LAS VEGAS – The changing Western Athletic Conference wants enough schools to have two divisions and an annual title game, and is looking to boost membership by selling programs on geographic convenience and the chance to be college football’s next Boise State.

“The WAC has shown that when you join the WAC, teams get better,” Commissioner Karl Benson said as the league previewed this year’s football season in Las Vegas. “You take advantage of the WAC and you take advantage of the assets of the WAC. History has shown that.”

Benson said that Boise State – which bolted for the Mountain West Conference this year after finishing last season 12-1 and ranked No. 10 in the country – wasn’t any further ahead in its development as a program 10 years ago than current WAC teams are today.

“In some cases, you could probably argue that one or two of those schools are in a better position,” Benson said.

Boise State, a nationwide darling since it went undefeated in 2006 and shocked Oklahoma in the 2007 Fiesta Bowl, isn’t the only departure giving the WAC an unwanted facelift. Hawaii, Fresno State and Nevada – the three teams picked by media and coaches to finish atop the WAC this year – are all moving to the Mountain West next year.

The conference, which includes Idaho, is adding five schools for next year – Seattle, Denver, Texas State, Texas-San Antonio and Texas-Arlington – bringing its total membership to 10, including seven schools that play football. The conference wants two more universities to bring the conference to 12 members.

Benson said he logged plenty of frequent flier miles while recruiting universities during the first four months of this year, but interest during that time has been “tiny.” He wouldn’t say which schools the conference is targeting, but said there are Football Championship Subdivision schools in California that have indicated desires to move up to the WAC, a Football Bowl Subdivision conference, but can’t because of economic problems with the state and internal university issues.

“And again, I think there was this uncertainty about where the WAC was headed and where we’re going,” Benson said. “What we have attempted now, I think successfully, is messaging that we are a stable conference and that we will be stable.”

Fresno State coach Pat Hill, who’s spent 19 of his 38 years in coaching within the WAC, said he thinks his team, Boise State, Nevada and others have grown tremendously because they have had the WAC as a platform.

“I think the reputation of the WAC is a lot like the reputation of our football team.

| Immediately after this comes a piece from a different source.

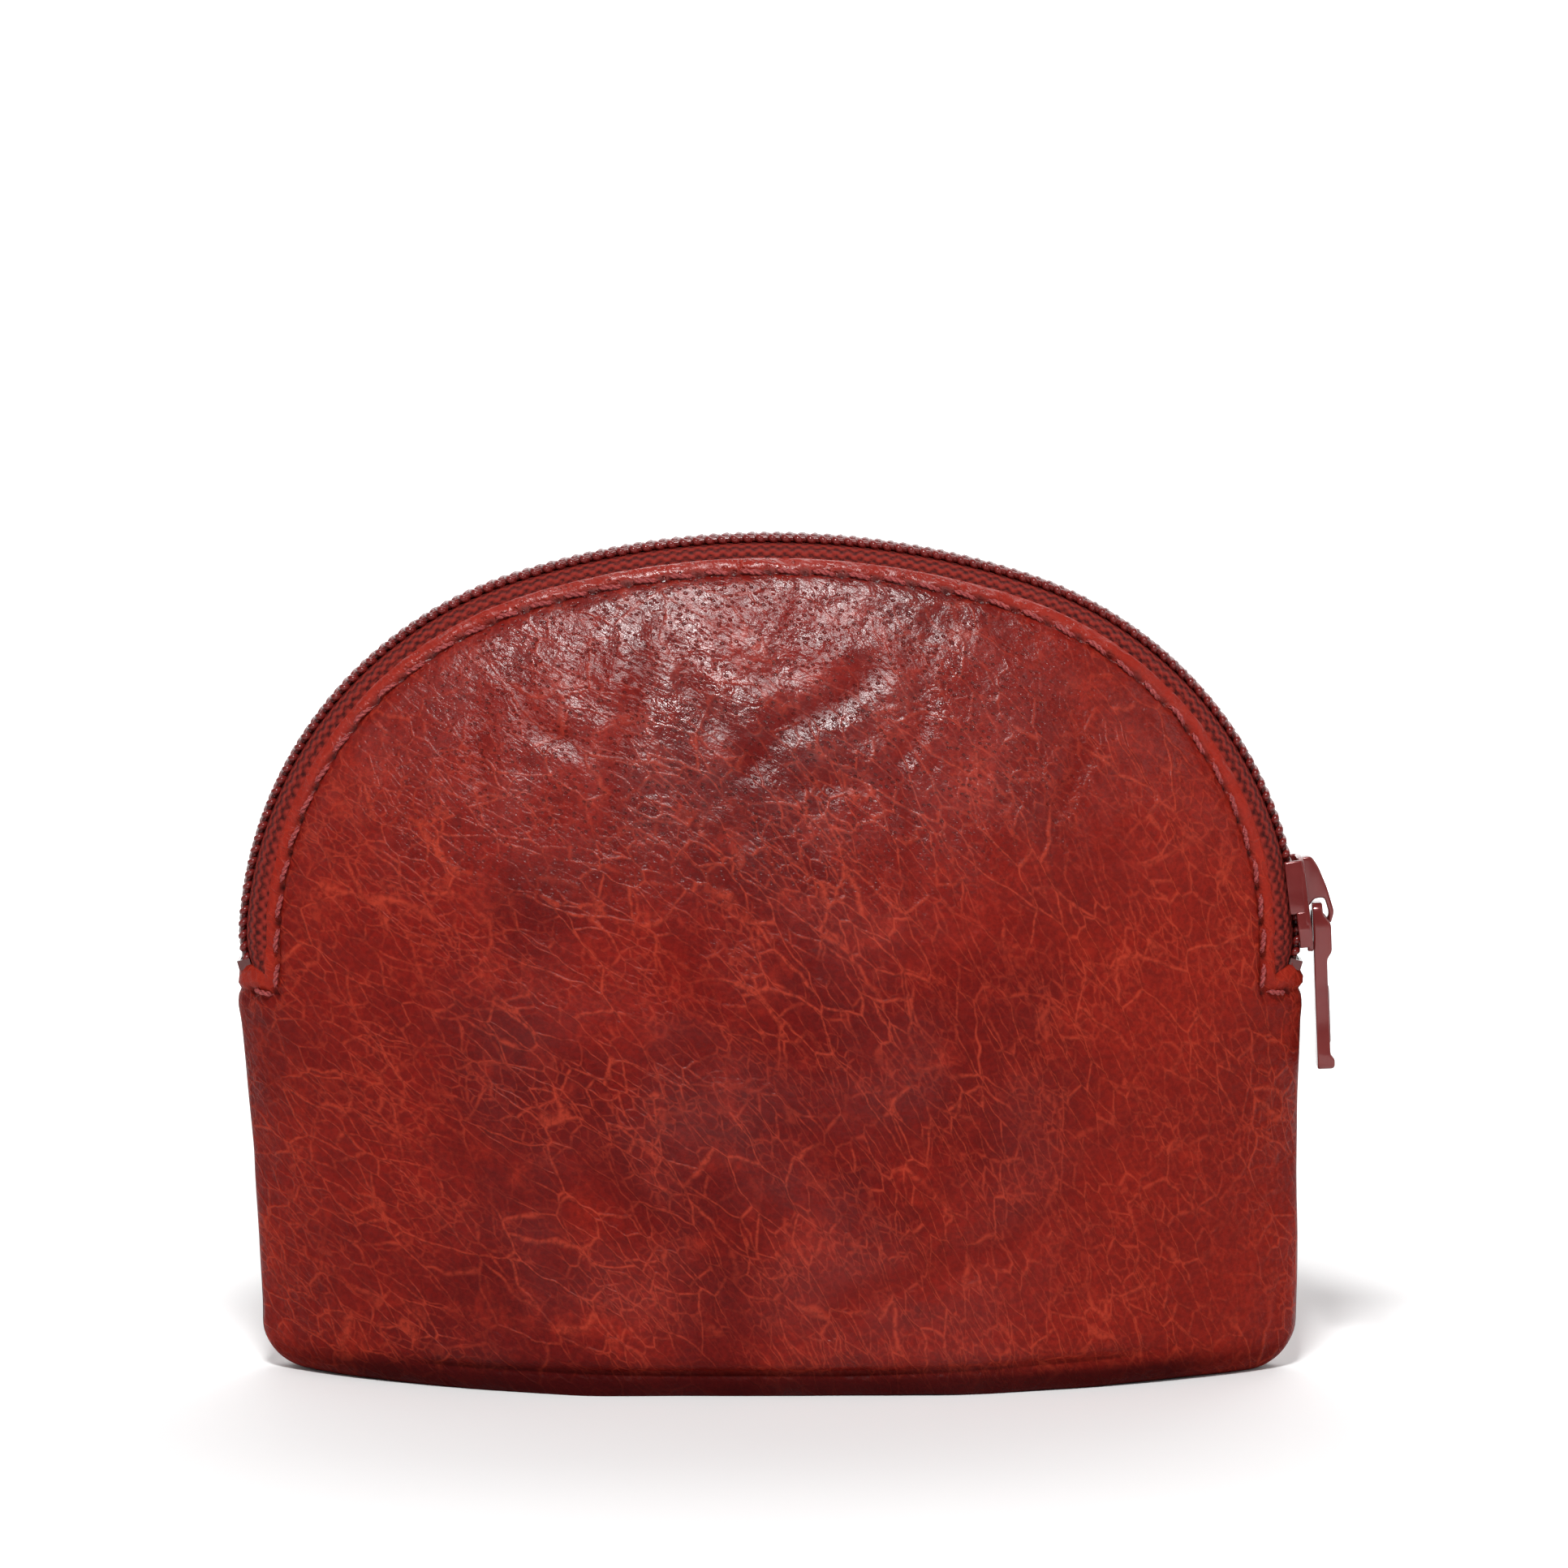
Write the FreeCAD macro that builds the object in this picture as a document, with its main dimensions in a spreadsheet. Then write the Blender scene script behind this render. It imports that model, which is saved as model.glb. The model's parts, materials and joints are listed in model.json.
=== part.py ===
import FreeCAD, Part
import math
import os
import Sketcher
from FreeCAD import Placement, Rotation, Vector

# Arched leather coin pouch with a coil zip.  Millimetres, +X to the viewer's right, -Y towards the
# viewer, +Z up, origin on the resting plane under the middle of the base.
#
# The front and back panels are two domes of leather that meet in a plane seam (y = 0) at the base and
# the sides.  Above the side rims the seam is open, and the zip chain follows a three-centred arch
# there.  The slider travels up the right-hand side arc of that arch, and behind it the two lips of the
# mouth tip outwards about a straight chord under the arc.

doc = FreeCAD.newDocument("zippered_pouch")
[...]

The WAC’s a survivor, they’re a fighter, they always survive,” Hill said.

Benson said he plans to stop going after schools for now and wait until January, when he’ll begin pitching teams again to boost the conference in size and stature. Part of that, he said, will be convincing teams that joining the WAC will be convenient in terms of coordinating travel and other logistics for sports besides football. Benson said splitting the conference into two divisions would, for example, let West Coast teams travel to Texas less frequently, perhaps once every other year.